### Problem
Please quote the material exactly, every line of it.
━━ Supplied data ━━
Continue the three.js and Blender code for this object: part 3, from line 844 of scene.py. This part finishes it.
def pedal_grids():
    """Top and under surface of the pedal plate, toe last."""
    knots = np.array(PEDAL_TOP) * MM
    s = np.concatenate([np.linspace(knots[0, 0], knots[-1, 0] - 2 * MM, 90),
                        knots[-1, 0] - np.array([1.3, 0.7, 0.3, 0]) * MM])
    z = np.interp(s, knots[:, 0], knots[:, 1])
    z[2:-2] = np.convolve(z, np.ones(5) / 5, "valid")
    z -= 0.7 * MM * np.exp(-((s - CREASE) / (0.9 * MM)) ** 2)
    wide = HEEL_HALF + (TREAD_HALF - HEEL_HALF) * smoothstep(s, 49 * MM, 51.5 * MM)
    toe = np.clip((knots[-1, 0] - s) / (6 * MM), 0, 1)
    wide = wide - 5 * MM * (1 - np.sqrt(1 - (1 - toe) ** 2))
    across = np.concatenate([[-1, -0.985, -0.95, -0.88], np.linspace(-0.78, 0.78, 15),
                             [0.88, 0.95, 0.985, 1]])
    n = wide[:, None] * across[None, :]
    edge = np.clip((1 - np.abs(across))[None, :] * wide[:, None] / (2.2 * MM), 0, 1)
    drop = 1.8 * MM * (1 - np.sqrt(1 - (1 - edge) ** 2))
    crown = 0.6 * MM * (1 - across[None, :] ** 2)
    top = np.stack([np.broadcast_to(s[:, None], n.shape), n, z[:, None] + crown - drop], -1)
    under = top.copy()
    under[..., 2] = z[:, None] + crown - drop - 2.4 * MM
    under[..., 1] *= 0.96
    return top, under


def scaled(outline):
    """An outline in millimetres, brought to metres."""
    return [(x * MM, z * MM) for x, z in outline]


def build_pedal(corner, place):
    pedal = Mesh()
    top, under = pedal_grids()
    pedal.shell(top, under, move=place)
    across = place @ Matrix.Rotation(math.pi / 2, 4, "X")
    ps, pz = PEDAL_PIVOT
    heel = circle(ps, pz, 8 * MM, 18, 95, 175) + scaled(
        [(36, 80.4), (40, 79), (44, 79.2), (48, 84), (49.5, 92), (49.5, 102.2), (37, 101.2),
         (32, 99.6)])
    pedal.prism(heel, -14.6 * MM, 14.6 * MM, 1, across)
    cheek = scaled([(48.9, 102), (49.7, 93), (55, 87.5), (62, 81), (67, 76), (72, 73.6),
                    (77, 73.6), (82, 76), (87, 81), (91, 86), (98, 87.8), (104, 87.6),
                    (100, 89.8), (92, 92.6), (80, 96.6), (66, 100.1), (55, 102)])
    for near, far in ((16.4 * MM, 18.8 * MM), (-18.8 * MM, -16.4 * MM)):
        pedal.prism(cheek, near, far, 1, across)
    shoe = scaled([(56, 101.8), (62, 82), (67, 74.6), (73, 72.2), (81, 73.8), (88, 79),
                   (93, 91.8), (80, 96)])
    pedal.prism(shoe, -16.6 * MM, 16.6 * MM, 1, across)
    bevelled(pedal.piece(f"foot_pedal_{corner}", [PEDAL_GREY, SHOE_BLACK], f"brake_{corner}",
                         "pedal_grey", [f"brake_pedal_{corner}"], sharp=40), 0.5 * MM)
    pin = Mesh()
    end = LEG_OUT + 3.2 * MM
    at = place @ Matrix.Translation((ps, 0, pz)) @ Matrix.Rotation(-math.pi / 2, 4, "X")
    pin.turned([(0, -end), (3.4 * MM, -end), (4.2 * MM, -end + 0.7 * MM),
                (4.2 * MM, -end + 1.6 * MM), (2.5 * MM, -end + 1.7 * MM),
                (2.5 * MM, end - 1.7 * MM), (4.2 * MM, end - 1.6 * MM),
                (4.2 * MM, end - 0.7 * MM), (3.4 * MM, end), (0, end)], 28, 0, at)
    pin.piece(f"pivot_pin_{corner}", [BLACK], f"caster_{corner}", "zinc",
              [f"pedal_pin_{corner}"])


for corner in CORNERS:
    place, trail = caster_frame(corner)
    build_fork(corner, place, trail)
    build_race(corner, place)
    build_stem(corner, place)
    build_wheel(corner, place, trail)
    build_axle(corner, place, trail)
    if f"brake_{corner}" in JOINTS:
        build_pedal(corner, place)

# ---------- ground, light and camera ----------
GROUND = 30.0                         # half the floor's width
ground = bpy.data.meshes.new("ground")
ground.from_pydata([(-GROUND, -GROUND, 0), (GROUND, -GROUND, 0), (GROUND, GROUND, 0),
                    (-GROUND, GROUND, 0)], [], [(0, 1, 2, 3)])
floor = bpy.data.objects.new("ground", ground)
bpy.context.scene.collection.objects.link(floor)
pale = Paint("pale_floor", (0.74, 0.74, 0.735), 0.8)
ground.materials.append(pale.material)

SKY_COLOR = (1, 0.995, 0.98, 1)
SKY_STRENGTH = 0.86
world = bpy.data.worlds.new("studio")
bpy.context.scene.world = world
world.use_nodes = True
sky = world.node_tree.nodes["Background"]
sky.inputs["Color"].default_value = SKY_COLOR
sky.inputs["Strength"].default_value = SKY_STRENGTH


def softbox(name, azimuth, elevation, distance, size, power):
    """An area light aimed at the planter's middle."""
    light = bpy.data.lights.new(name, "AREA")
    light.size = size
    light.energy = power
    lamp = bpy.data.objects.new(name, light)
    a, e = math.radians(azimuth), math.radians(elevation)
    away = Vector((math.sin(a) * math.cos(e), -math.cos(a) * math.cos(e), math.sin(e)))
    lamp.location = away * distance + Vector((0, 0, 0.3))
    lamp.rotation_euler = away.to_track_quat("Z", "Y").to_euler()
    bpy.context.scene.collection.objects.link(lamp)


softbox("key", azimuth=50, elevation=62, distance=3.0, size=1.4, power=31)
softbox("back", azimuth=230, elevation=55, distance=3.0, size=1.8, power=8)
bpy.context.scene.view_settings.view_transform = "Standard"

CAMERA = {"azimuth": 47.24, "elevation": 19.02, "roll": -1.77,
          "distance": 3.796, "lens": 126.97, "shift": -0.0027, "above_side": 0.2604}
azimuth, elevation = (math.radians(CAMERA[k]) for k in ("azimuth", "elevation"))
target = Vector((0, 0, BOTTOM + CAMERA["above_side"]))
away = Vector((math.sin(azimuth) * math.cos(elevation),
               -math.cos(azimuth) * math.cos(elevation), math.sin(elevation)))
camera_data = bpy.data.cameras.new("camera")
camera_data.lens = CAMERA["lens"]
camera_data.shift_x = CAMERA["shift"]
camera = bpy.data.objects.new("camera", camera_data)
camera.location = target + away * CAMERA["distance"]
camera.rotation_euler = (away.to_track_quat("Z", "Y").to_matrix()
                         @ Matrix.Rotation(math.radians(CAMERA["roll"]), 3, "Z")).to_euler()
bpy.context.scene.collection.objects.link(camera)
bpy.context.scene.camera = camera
━━━
### Exercise solution
Continue the three.js and Blender code for this object: part 3, from line 844 of scene.py. This part finishes it.
def pedal_grids():
    """Top and under surface of the pedal plate, toe last."""
    knots = np.array(PEDAL_TOP) * MM
    s = np.concatenate([np.linspace(knots[0, 0], knots[-1, 0] - 2 * MM, 90),
                        knots[-1, 0] - np.array([1.3, 0.7, 0.3, 0]) * MM])
    z = np.interp(s, knots[:, 0], knots[:, 1])
    z[2:-2] = np.convolve(z, np.ones(5) / 5, "valid")
    z -= 0.7 * MM * np.exp(-((s - CREASE) / (0.9 * MM)) ** 2)
    wide = HEEL_HALF + (TREAD_HALF - HEEL_HALF) * smoothstep(s, 49 * MM, 51.5 * MM)
    toe = np.clip((knots[-1, 0] - s) / (6 * MM), 0, 1)
    wide = wide - 5 * MM * (1 - np.sqrt(1 - (1 - toe) ** 2))
    across = np.concatenate([[-1, -0.985, -0.95, -0.88], np.linspace(-0.78, 0.78, 15),
                             [0.88, 0.95, 0.985, 1]])
    n = wide[:, None] * across[None, :]
    edge = np.clip((1 - np.abs(across))[None, :] * wide[:, None] / (2.2 * MM), 0, 1)
    drop = 1.8 * MM * (1 - np.sqrt(1 - (1 - edge) ** 2))
    crown = 0.6 * MM * (1 - across[None, :] ** 2)
    top = np.stack([np.broadcast_to(s[:, None], n.shape), n, z[:, None] + crown - drop], -1)
    under = top.copy()
    under[..., 2] = z[:, None] + crown - drop - 2.4 * MM
    under[..., 1] *= 0.96
    return top, under


def scaled(outline):
    """An outline in millimetres, brought to metres."""
    return [(x * MM, z * MM) for x, z in outline]


def build_pedal(corner, place):
    pedal = Mesh()
    top, under = pedal_grids()
    pedal.shell(top, under, move=place)
    across = place @ Matrix.Rotation(math.pi / 2, 4, "X")
    ps, pz = PEDAL_PIVOT
    heel = circle(ps, pz, 8 * MM, 18, 95, 175) + scaled(
        [(36, 80.4), (40, 79), (44, 79.2), (48, 84), (49.5, 92), (49.5, 102.2), (37, 101.2),
         (32, 99.6)])
    pedal.prism(heel, -14.6 * MM, 14.6 * MM, 1, across)
    cheek = scaled([(48.9, 102), (49.7, 93), (55, 87.5), (62, 81), (67, 76), (72, 73.6),
                    (77, 73.6), (82, 76), (87, 81), (91, 86), (98, 87.8), (104, 87.6),
                    (100, 89.8), (92, 92.6), (80, 96.6), (66, 100.1), (55, 102)])
    for near, far in ((16.4 * MM, 18.8 * MM), (-18.8 * MM, -16.4 * MM)):
        pedal.prism(cheek, near, far, 1, across)
    shoe = scaled([(56, 101.8), (62, 82), (67, 74.6), (73, 72.2), (81, 73.8), (88, 79),
                   (93, 91.8), (80, 96)])
    pedal.prism(shoe, -16.6 * MM, 16.6 * MM, 1, across)
    bevelled(pedal.piece(f"foot_pedal_{corner}", [PEDAL_GREY, SHOE_BLACK], f"brake_{corner}",
                         "pedal_grey", [f"brake_pedal_{corner}"], sharp=40), 0.5 * MM)
    pin = Mesh()
    end = LEG_OUT + 3.2 * MM
    at = place @ Matrix.Translation((ps, 0, pz)) @ Matrix.Rotation(-math.pi / 2, 4, "X")
    pin.turned([(0, -end), (3.4 * MM, -end), (4.2 * MM, -end + 0.7 * MM),
                (4.2 * MM, -end + 1.6 * MM), (2.5 * MM, -end + 1.7 * MM),
                (2.5 * MM, end - 1.7 * MM), (4.2 * MM, end - 1.6 * MM),
                (4.2 * MM, end - 0.7 * MM), (3.4 * MM, end), (0, end)], 28, 0, at)
    pin.piece(f"pivot_pin_{corner}", [BLACK], f"caster_{corner}", "zinc",
              [f"pedal_pin_{corner}"])


for corner in CORNERS:
    place, trail = caster_frame(corner)
    build_fork(corner, place, trail)
    build_race(corner, place)
    build_stem(corner, place)
    build_wheel(corner, place, trail)
    build_axle(corner, place, trail)
    if f"brake_{corner}" in JOINTS:
        build_pedal(corner, place)

# ---------- ground, light and camera ----------
GROUND = 30.0                         # half the floor's width
ground = bpy.data.meshes.new("ground")
ground.from_pydata([(-GROUND, -GROUND, 0), (GROUND, -GROUND, 0), (GROUND, GROUND, 0),
                    (-GROUND, GROUND, 0)], [], [(0, 1, 2, 3)])
floor = bpy.data.objects.new("ground", ground)
bpy.context.scene.collection.objects.link(floor)
pale = Paint("pale_floor", (0.74, 0.74, 0.735), 0.8)
ground.materials.append(pale.material)

SKY_COLOR = (1, 0.995, 0.98, 1)
SKY_STRENGTH = 0.86
world = bpy.data.worlds.new("studio")
bpy.context.scene.world = world
world.use_nodes = True
sky = world.node_tree.nodes["Background"]
sky.inputs["Color"].default_value = SKY_COLOR
sky.inputs["Strength"].default_value = SKY_STRENGTH


def softbox(name, azimuth, elevation, distance, size, power):
    """An area light aimed at the planter's middle."""
    light = bpy.data.lights.new(name, "AREA")
    light.size = size
    light.energy = power
    lamp = bpy.data.objects.new(name, light)
    a, e = math.radians(azimuth), math.radians(elevation)
    away = Vector((math.sin(a) * math.cos(e), -math.cos(a) * math.cos(e), math.sin(e)))
    lamp.location = away * distance + Vector((0, 0, 0.3))
    lamp.rotation_euler = away.to_track_quat("Z", "Y").to_euler()
    bpy.context.scene.collection.objects.link(lamp)


softbox("key", azimuth=50, elevation=62, distance=3.0, size=1.4, power=31)
softbox("back", azimuth=230, elevation=55, distance=3.0, size=1.8, power=8)
bpy.context.scene.view_settings.view_transform = "Standard"

CAMERA = {"azimuth": 47.24, "elevation": 19.02, "roll": -1.77,
          "distance": 3.796, "lens": 126.97, "shift": -0.0027, "above_side": 0.2604}
azimuth, elevation = (math.radians(CAMERA[k]) for k in ("azimuth", "elevation"))
target = Vector((0, 0, BOTTOM + CAMERA["above_side"]))
away = Vector((math.sin(azimuth) * math.cos(elevation),
               -math.cos(azimuth) * math.cos(elevation), math.sin(elevation)))
camera_data = bpy.data.cameras.new("camera")
camera_data.lens = CAMERA["lens"]
camera_data.shift_x = CAMERA["shift"]
camera = bpy.data.objects.new("camera", camera_data)
camera.location = target + away * CAMERA["distance"]
camera.rotation_euler = (away.to_track_quat("Z", "Y").to_matrix()
                         @ Matrix.Rotation(math.radians(CAMERA["roll"]), 3, "Z")).to_euler()
bpy.context.scene.collection.objects.link(camera)
bpy.context.scene.camera = camera